SOURCE DATA
============================================================
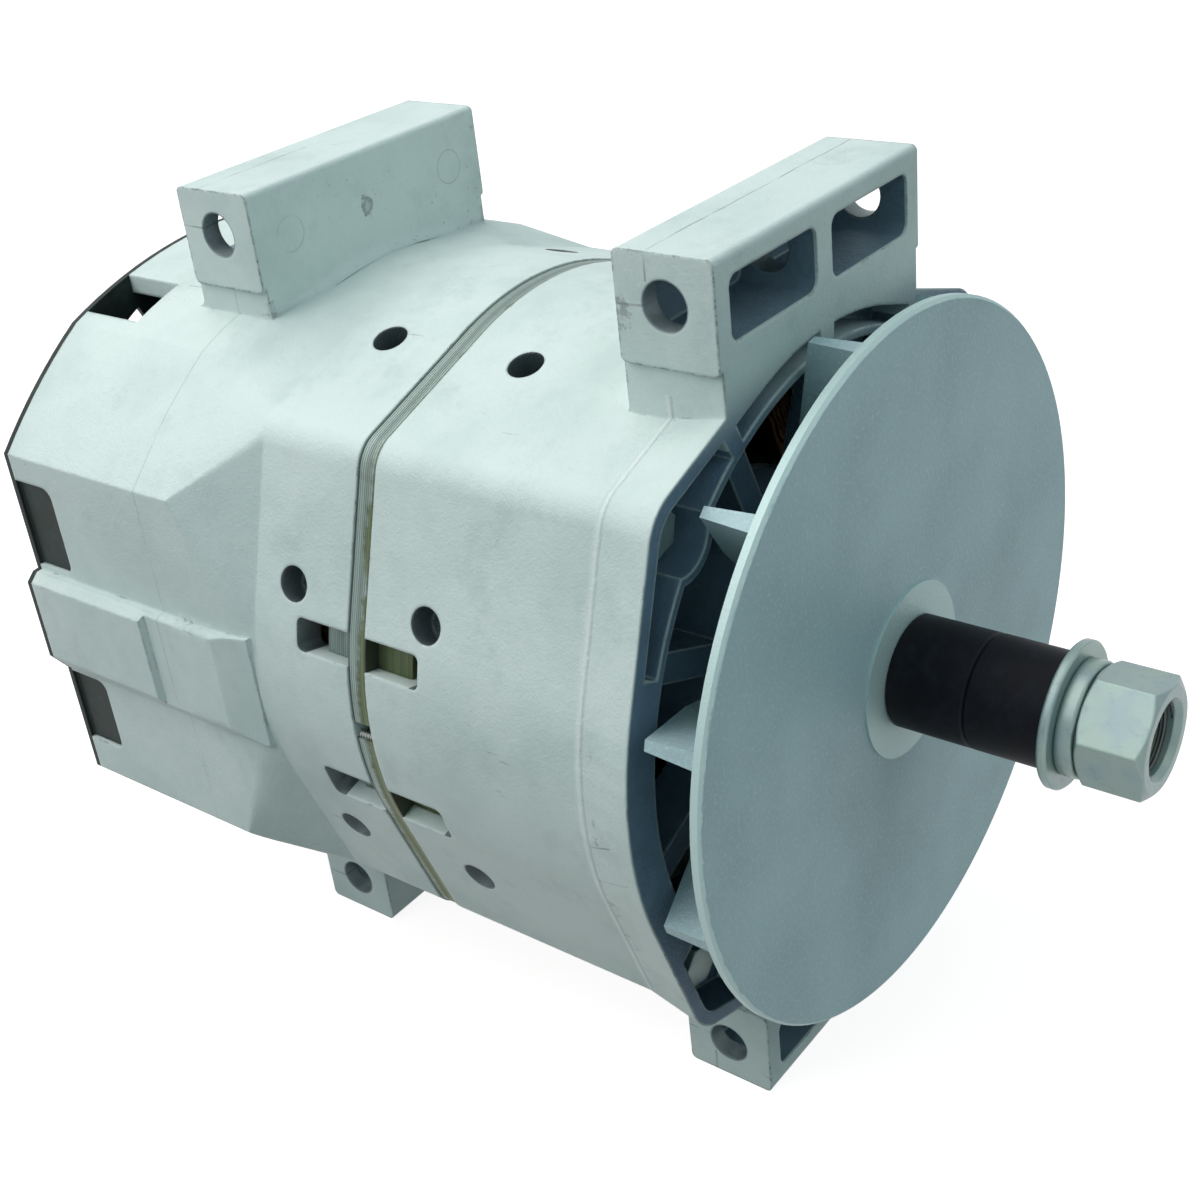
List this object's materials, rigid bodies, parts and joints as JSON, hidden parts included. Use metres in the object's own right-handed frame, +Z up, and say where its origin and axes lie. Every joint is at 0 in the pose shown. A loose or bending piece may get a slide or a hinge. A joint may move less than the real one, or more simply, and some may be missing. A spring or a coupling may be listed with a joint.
{
  "type": "alternator",
  "caption": "Heavy-duty pad-mount vehicle alternator with spoked cast frames, external flat fan, claw-pole rotor and threaded shaft end.",
  "frame": {"origin": "on the shaft axis at the front face of the fan hub, where a pulley seats", "axes": "+Y along the shaft from the pulley end to the rear cover, +Z up through the mounting bars, +X across the bars' bolt holes"},
  "size_m": [0.167, 0.2882, 0.211],
  "materials": {
    "cast_aluminium": "fine as-cast grain, satin",
    "fan_casting": "matte as-cast",
    "lamination_steel": "bare stacked sheet, dull",
    "copper_wire": "varnished",
    "zinc_steel": "zinc plated",
    "bearing_steel": "ground",
    "cage_steel": "pressed",
    "pole_steel": "forged, dark",
    "black_steel": "black oxide, low sheen",
    "black_plastic": "moulded",
    "carbon": "pressed carbon",
    "brass_stud": "turned",
    "red_insulator": "moulded"
  },
  "bodies": {
    "housing": {"drive_end_frame": "cast_aluminium", "rear_frame": "cast_aluminium", "stator_core": "lamination_steel", "front_end_turns": "copper_wire", "rear_end_turns": "copper_wire", "through_bolts": "zinc_steel", "bearing_retainer": "zinc_steel", "retainer_screws": "zinc_steel", "front_outer_race": "bearing_steel", "rear_outer_race": "bearing_steel", "brush_holder": "black_plastic", "brushes": "carbon", "regulator": "black_plastic", "negative_plate": "cast_aluminium", "positive_plate": "cast_aluminium", "plate_spacers": "black_plastic", "diodes": "zinc_steel", "output_stud": "brass_stud", "stud_insulator": "red_insulator", "stud_nuts": "brass_stud", "ground_stud": "zinc_steel", "rear_cover": "black_steel", "cover_screws": "zinc_steel"},
    "rotor": {"shaft": "bearing_steel", "front_pole": "pole_steel", "rear_pole": "pole_steel", "field_coil": "copper_wire", "slip_rings": "copper_wire", "front_inner_race": "bearing_steel", "rear_inner_race": "bearing_steel", "fan": "fan_casting", "inner_sleeve": "black_steel", "outer_sleeve": "black_steel", "flat_washer": "zinc_steel", "spring_washer": "zinc_steel", "shaft_nut": "zinc_steel"},
    "front_ball_set": {"front_balls": "bearing_steel", "front_cage": "cage_steel"},
    "rear_ball_set": {"rear_balls": "bearing_steel", "rear_cage": "cage_steel"}
  },
  "joints": [
    {"name": "rotor_spin", "type": "hinge", "parent": "housing", "child": "rotor", "pos_m": [0, 0, 0], "axis": [0, 1, 0], "continuous": true},
    {"name": "front_balls_spin", "type": "hinge", "parent": "housing", "child": "front_ball_set", "pos_m": [0, 0.0345, 0], "axis": [0, 1, 0], "continuous": true},
    {"name": "rear_balls_spin", "type": "hinge", "parent": "housing", "child": "rear_ball_set", "pos_m": [0, 0.1395, 0], "axis": [0, 1, 0], "continuous": true}
  ],
  "couplings": [
    {"joint": "front_balls_spin", "follows": "rotor_spin", "ratio": 0.38},
    {"joint": "rear_balls_spin", "follows": "rotor_spin", "ratio": 0.38}
  ]
}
============================================================
SHORT TASK
Every line above should be printed again exactly as it stands.

OUTPUT FOR THIS EXERCISE
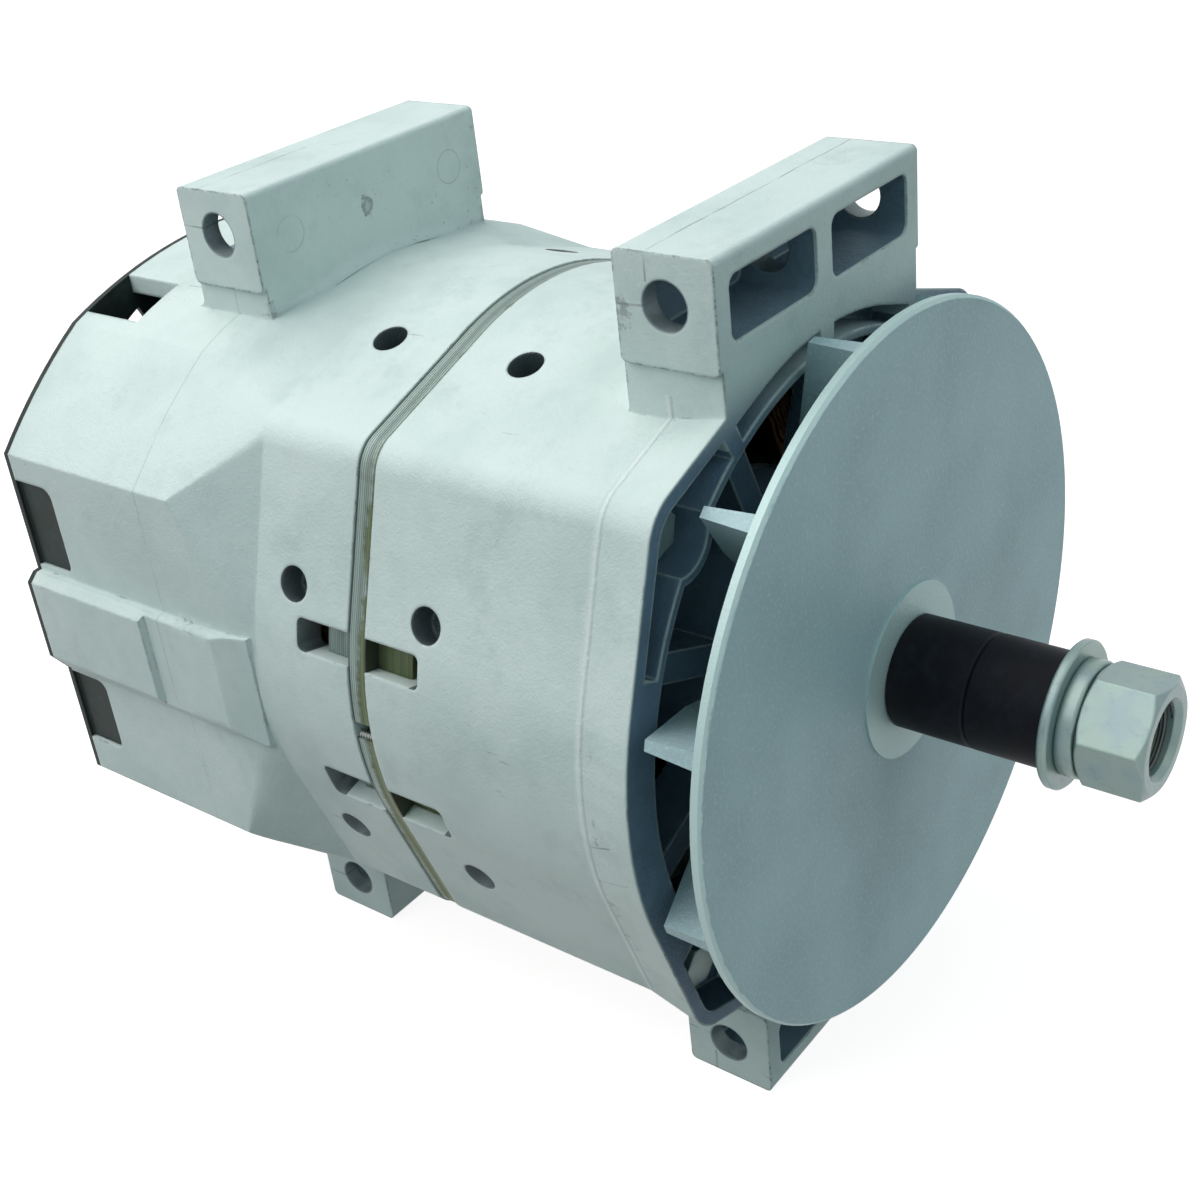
List this object's materials, rigid bodies, parts and joints as JSON, hidden parts included. Use metres in the object's own right-handed frame, +Z up, and say where its origin and axes lie. Every joint is at 0 in the pose shown. A loose or bending piece may get a slide or a hinge. A joint may move less than the real one, or more simply, and some may be missing. A spring or a coupling may be listed with a joint.
{
  "type": "alternator",
  "caption": "Heavy-duty pad-mount vehicle alternator with spoked cast frames, external flat fan, claw-pole rotor and threaded shaft end.",
  "frame": {"origin": "on the shaft axis at the front face of the fan hub, where a pulley seats", "axes": "+Y along the shaft from the pulley end to the rear cover, +Z up through the mounting bars, +X across the bars' bolt holes"},
  "size_m": [0.167, 0.2882, 0.211],
  "materials": {
    "cast_aluminium": "fine as-cast grain, satin",
    "fan_casting": "matte as-cast",
    "lamination_steel": "bare stacked sheet, dull",
    "copper_wire": "varnished",
    "zinc_steel": "zinc plated",
    "bearing_steel": "ground",
    "cage_steel": "pressed",
    "pole_steel": "forged, dark",
    "black_steel": "black oxide, low sheen",
    "black_plastic": "moulded",
    "carbon": "pressed carbon",
    "brass_stud": "turned",
    "red_insulator": "moulded"
  },
  "bodies": {
    "housing": {"drive_end_frame": "cast_aluminium", "rear_frame": "cast_aluminium", "stator_core": "lamination_steel", "front_end_turns": "copper_wire", "rear_end_turns": "copper_wire", "through_bolts": "zinc_steel", "bearing_retainer": "zinc_steel", "retainer_screws": "zinc_steel", "front_outer_race": "bearing_steel", "rear_outer_race": "bearing_steel", "brush_holder": "black_plastic", "brushes": "carbon", "regulator": "black_plastic", "negative_plate": "cast_aluminium", "positive_plate": "cast_aluminium", "plate_spacers": "black_plastic", "diodes": "zinc_steel", "output_stud": "brass_stud", "stud_insulator": "red_insulator", "stud_nuts": "brass_stud", "ground_stud": "zinc_steel", "rear_cover": "black_steel", "cover_screws": "zinc_steel"},
    "rotor": {"shaft": "bearing_steel", "front_pole": "pole_steel", "rear_pole": "pole_steel", "field_coil": "copper_wire", "slip_rings": "copper_wire", "front_inner_race": "bearing_steel", "rear_inner_race": "bearing_steel", "fan": "fan_casting", "inner_sleeve": "black_steel", "outer_sleeve": "black_steel", "flat_washer": "zinc_steel", "spring_washer": "zinc_steel", "shaft_nut": "zinc_steel"},
    "front_ball_set": {"front_balls": "bearing_steel", "front_cage": "cage_steel"},
    "rear_ball_set": {"rear_balls": "bearing_steel", "rear_cage": "cage_steel"}
  },
  "joints": [
    {"name": "rotor_spin", "type": "hinge", "parent": "housing", "child": "rotor", "pos_m": [0, 0, 0], "axis": [0, 1, 0], "continuous": true},
    {"name": "front_balls_spin", "type": "hinge", "parent": "housing", "child": "front_ball_set", "pos_m": [0, 0.0345, 0], "axis": [0, 1, 0], "continuous": true},
    {"name": "rear_balls_spin", "type": "hinge", "parent": "housing", "child": "rear_ball_set", "pos_m": [0, 0.1395, 0], "axis": [0, 1, 0], "continuous": true}
  ],
  "couplings": [
    {"joint": "front_balls_spin", "follows": "rotor_spin", "ratio": 0.38},
    {"joint": "rear_balls_spin", "follows": "rotor_spin", "ratio": 0.38}
  ]
}